Все это тривиальности, которые сами собой разумеются и которые, каждая в отдельности, уже сказаны были Фейербахом. Я не стал бы их повторять, если бы Гесс — как мне кажется, в силу своей старой приверженности к идеализму, — не подверг такой жестокой критике эмпиризм, в особенности Фейербаха, а теперь Штирнера. Во многом, что он говорит о Фейербахе, Гесс прав, но, с другой стороны, он, по-видимому, сохранил еще некоторые идеалистические повадки — когда он начинает говорить о теоретических вопросах, то всегда сводит все к категориям. Поэтому он и не умеет писать популярно, он для этого чересчур абстрактен. По той же причине он ненавидит также всяческий эгоизм и проповедует любовь к людям и т. д., что опять-таки сводится к христианскому самопожертвованию. Но если телесный индивид представляет истинную основу, истинный исходный пункт для нашего «человека», то, само собой разумеется, эгоизм — конечно, не только штирнеровский рассудочный эгоизм, но и эгоизм сердца — должен быть также исходным пунктом для нашей любви к людям, иначе последняя повисла бы в воздухе. Так как Гесс к вам скоро приедет, то ты сможешь с ним сам побеседовать на эту тему.
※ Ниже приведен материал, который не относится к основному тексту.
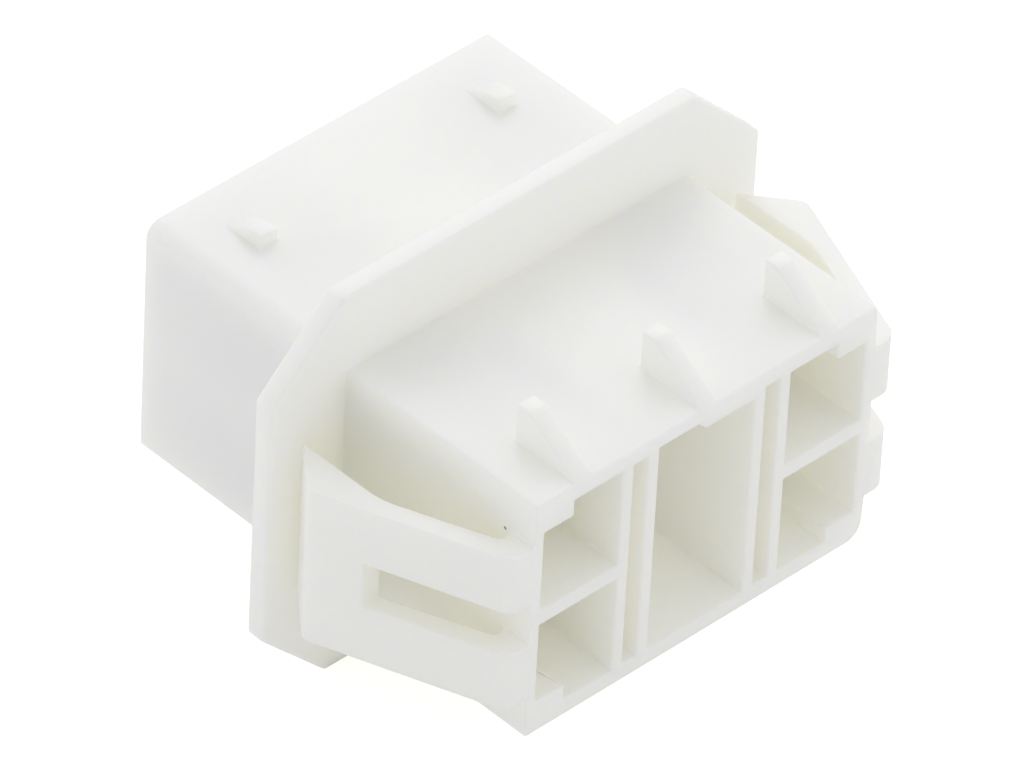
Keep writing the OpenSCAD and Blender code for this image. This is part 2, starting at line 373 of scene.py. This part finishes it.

Впрочем, вся эта теоретическая болтовня мне с каждым днем все больше надоедает, и всякое слово, которое еще приходится говорить о «человеке», всякая строка, которую приходится писать или читать против теологии и абстракции, а равно и против грубого материализма, раздражают меня. Совсем другое дело, когда, вместо всех этих призраков, — ведь и не реализовавший еще себя человек остается до своей реализации таким призраком — занимаешься действительными, живыми предметами, историческим развитием и его результатами. Это, по крайней мере, лучшее, что нам остается, пока мы вынуждены прибегать только к перу и не в состоянии непосредственно воплощать наши идеи в действительность, пуская в ход руки, а если это необходимо, и кулаки.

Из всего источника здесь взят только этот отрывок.